A poesia é um conceito, uma vertente e tem formas e regras,
que são seguidas, recriadas, transformadas, rompe-se com elas, transgride-se. O
que exorbita disso, e num viés que não agrega valor, são as receitas. Poesia e
culinária são alquimias, mas uma sacia o estômago e as papilas gustativas,
enquanto a outra satisfaz a alma e os ouvidos.

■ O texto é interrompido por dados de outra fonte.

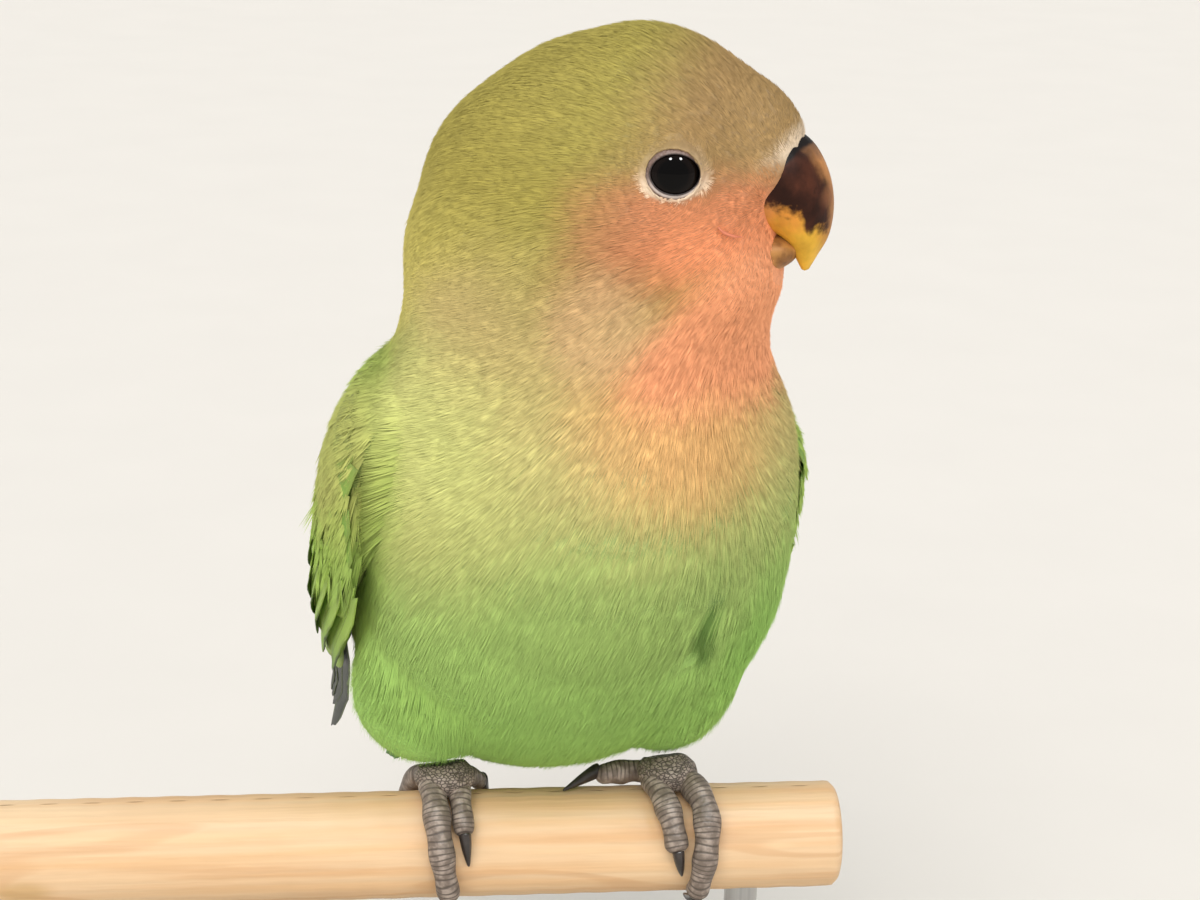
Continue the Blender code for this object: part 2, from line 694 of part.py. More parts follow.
def build_leg(name, wing, flesh, finish):
    """Thigh, the short bare shank with its pad, and four toes: two to the front and two to the back."""
    at, radii = THIGHS[name]
    thigh_at = UNDER_BIRD + Vector(at) * MM
    thigh = cut(cut(ellipsoid(thigh_at, Vector(radii) * MM), grown(flesh)), grown(wing.data))
    show(f"thigh_{name}", thigh, finish["thigh"])
    pad_at = UNDER_BIRD + Vector((FOOT_X[name], 0, PERCH_RADIUS + GAP + PAD_RADII[2]))
    shank = tube([pad_at, pad_at.lerp(thigh_at, 0.5), thigh_at], [TARSUS_RADIUS] * 3)
    leg = joined([ellipsoid(pad_at, PAD_RADII, subdivisions=2), shank])
    for other in (flesh, thigh, perch_form()):
        leg = cut(leg, grown(other))
    show(f"leg_{name}", leg, finish["skin"])
    neighbours = [leg, thigh, flesh]
    for toe in TOES[name]:
        build_toe(name, toe, neighbours, finish)


def cylinder(radius, depth, matrix, segments=32):
    bm = bmesh.new()
    bmesh.ops.create_cone(bm, cap_ends=True, segments=segments, radius1=radius, radius2=radius, depth=depth)
    bmesh.ops.transform(bm, matrix=matrix, verts=bm.verts)
    return mesh_of(bm)


def perch_form():
    turn = Matrix.Rotation(math.radians(90), 4, "Y")
    at = Vector((0, PERCH_Y, PERCH_Z))
    return cylinder(PERCH_RADIUS, PERCH_LENGTH, Matrix.Translation(at) @ turn, segments=32)


def build_stand(wood, plate, steel):
    rounding = {"width": PERCH_EDGE, "segments": 1, "angle_limit": math.radians(60)}
    perch = modified(perch_form(), ("BEVEL", rounding))
    bm = bmesh.new()
    bmesh.ops.create_cube(bm, size=1.0)
    bmesh.ops.scale(bm, vec=(BASE_WIDTH, BASE_DEPTH, BASE_THICKNESS), verts=bm.verts)
    bmesh.ops.translate(bm, vec=(0, 0, BASE_THICKNESS / 2), verts=bm.verts)
    upright = [e for e in bm.edges if abs(e.verts[0].co.z - e.verts[1].co.z) > BASE_THICKNESS / 2]
    bmesh.ops.bevel(bm, geom=upright, offset=BASE_CORNER, segments=6, profile=0.5, affect="EDGES")
    top = [e for e in bm.edges if all(v.co.z > BASE_THICKNESS * 0.9 for v in e.verts)]
    bmesh.ops.bevel(bm, geom=top, offset=BASE_EDGE, segments=2, profile=0.5, affect="EDGES")
    base = mesh_of(bm)
    low, high = BASE_THICKNESS - ROD_INSET, PERCH_Z - PERCH_RADIUS + ROD_INSET
    for name, side in SIDE.items():
        x = side * ROD_SPREAD
        hole = Matrix.Translation((x, PERCH_Y, (low + high) / 2))
        drill = cylinder(ROD_RADIUS + GAP, high - low + 2 * GAP, hole, segments=24)
        perch, base = cut(perch, drill), cut(base, drill)
        rod = cylinder(ROD_RADIUS, high - low, hole, segments=24)
        show(f"stand_rod_{name}", rod, steel)
    show("perch", perch, wood)
    show("stand_base", base, plate)


def main():
    clear_scene()
    plumage = material("plumage_green", (0.36, 0.50, 0.13), 0.8)
    head_plumage = material("plumage_head", (0.52, 0.46, 0.17), 0.8)
    neck_plumage = material("plumage_neck", (0.66, 0.48, 0.26), 0.8)
    wing_plumage = material("plumage_wing", (0.20, 0.36, 0.08), 0.7)
    tail_plumage = material("plumage_tail", (0.16, 0.34, 0.12), 0.7)
    horn = {
        "bill": material("bill_horn", (0.16, 0.08, 0.05), 0.35),
        "eye": material("eye", (0.01, 0.01, 0.01), 0.05),
    }
    foot = {
        "skin": material("foot_skin", (0.30, 0.25, 0.21), 0.6),
        "claw": material("claw_horn", (0.04, 0.03, 0.03), 0.4),
        "thigh": plumage,
    }
    flesh = flesh_clay()
    stand_off = grown(flesh)
    coarse = modified(flesh, ("DECIMATE", {"ratio": SEAT_TRIANGLES / len(flesh.polygons)}))
    seat = grown(coarse, SEAT_GAP)
    head, neck, torso = part_flesh(flesh)
    build_head(head, flesh, stand_off, horn, head_plumage)
    show("neck", neck, neck_plumage)
    show("torso", torso, plumage)
    for name in SIDE:
        wing = build_wing(name, seat, wing_plumage)
        build_leg(name, wing, flesh, foot)
    build_tail(seat, tail_plumage)
    wood = material("perch_wood", (0.80, 0.58, 0.34), 0.6)
    plate = material("stand_paint", (0.62, 0.60, 0.56), 0.5)
    steel = material("rod_steel", (0.6, 0.6, 0.6), 0.3, 1.0)
    build_stand(wood, plate, steel)


main()
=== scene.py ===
"""The looks of a young peach-faced lovebird that sits on a cut dowel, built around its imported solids.

One skin takes the place of head, neck, torso and thighs. Over it grows a coat of small tufts, each a fan
of thin closed strands that starts on the skin and follows its lie. Wings and tail carry their own vanes.
Lengths are in millimetres and multiplied by MM. The bird faces -Y and +Z is up, as in the solids.
"""

import json
import math
import random

import bmesh
import bpy
import numpy as np
from bpy.props import FloatProperty, FloatVectorProperty, IntProperty, PointerProperty
from mathutils import Matrix, Vector
from mathutils.bvhtree import BVHTree

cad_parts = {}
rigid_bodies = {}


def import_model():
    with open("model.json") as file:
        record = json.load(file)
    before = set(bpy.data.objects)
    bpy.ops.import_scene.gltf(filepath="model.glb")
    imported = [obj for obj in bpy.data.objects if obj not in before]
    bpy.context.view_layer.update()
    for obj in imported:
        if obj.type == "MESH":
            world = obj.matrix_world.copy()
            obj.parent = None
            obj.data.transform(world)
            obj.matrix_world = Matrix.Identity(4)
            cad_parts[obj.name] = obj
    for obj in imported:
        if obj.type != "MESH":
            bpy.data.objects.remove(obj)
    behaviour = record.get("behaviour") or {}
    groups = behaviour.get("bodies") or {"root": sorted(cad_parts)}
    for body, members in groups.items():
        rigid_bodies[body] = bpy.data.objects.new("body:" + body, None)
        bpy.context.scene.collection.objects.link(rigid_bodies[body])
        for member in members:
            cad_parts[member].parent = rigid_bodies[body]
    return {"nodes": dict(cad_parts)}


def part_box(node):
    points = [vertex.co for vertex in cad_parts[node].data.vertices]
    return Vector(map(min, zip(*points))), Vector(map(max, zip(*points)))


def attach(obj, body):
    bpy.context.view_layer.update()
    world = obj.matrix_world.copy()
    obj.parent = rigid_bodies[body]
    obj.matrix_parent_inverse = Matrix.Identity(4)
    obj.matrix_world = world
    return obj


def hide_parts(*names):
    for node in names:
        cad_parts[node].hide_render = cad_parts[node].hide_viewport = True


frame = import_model()

bl_info = {
    "name": "Perched lovebird",
    "version": (1, 0, 0),
    "blender": (4, 5, 0),
    "location": "View3D > Sidebar > Lovebird",
    "description": "Builds skin, coat, feathers, bill, eyes and feet of a young lovebird on its dowel",
    "category": "Object",
}

MM = 0.001
BODY = "root"
SIDES = {"right": -1.0, "left": 1.0}

# Places and directions that the solids share
PERCH_LOW, PERCH_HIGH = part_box("perch")
PERCH_MIDDLE = (PERCH_LOW + PERCH_HIGH) / 2
PERCH_RADIUS = (PERCH_HIGH.z - PERCH_LOW.z) / 2
UNDER_BIRD = PERCH_MIDDLE + Vector((18 * MM, 0, 0))
BODY_YAW = math.radians(10)
BODY_RISE = math.radians(48)
BODY_CENTRE = UNDER_BIRD + Vector((-1.4, 8.0, 35.5)) * MM
HEAD_YAW = math.radians(-20)
HEAD_CENTRE = UNDER_BIRD + Vector((1.6, -9.0, 79.4)) * MM
YAW = Matrix.Rotation(BODY_YAW, 3, "Z")
ALONG = YAW @ Vector((0, -math.cos(BODY_RISE), math.sin(BODY_RISE)))
BACK = YAW @ Vector((0, math.sin(BODY_RISE), math.cos(BODY_RISE)))
LEFT = YAW @ Vector((1, 0, 0))
HEAD_TURN = Matrix.Rotation(HEAD_YAW, 3, "Z")
FORWARDS = HEAD_TURN @ Vector((1, 0, 0))
SIDEWAYS = HEAD_TURN @ Vector((0, 1, 0))
UP = Vector((0, 0, 1))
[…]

Seguir receitas em poesia é flertar com o pastiche, o
previsível, a imitação. É permitir que o anêmico e espúrio que traz a convenção
predomine sobre a criação e suas possibilidades de inovação, ineditismo e
liberdade.
O haicai, forma minimalista de poesia nascida no Japão,
ganhou o mundo no século XX, globalizou-se. Ainda é feito na terra do sol
nascente pelos seguidores de sua secular tradição. No restante do mundo, ganhou
nuances de cada cultura, clima, geografia, idioma. Poeta ocidental que faz
haikai como quem segue receita de sushiman, sem querer vira impostor. Não nascemos
no Japão, não falamos japonês e nossa contribuição criativa a essa forma tão
peculiar e concisa de poesia é fazer haikai ao nosso modo, seguindo, é claro,
determinadas regras que caracterizam a forma.
Sushi pode ser feito aqui, igual. Mas poesia são outros
quinhentos hashis e nirás e em vez de imitada, melhor que seja recriada. Regras são importantes e são suportes da criação. Mas regra
não é receita. E um prato bom, culinário ou poético, acontece quando a gente acrescenta nosso toque pessoal.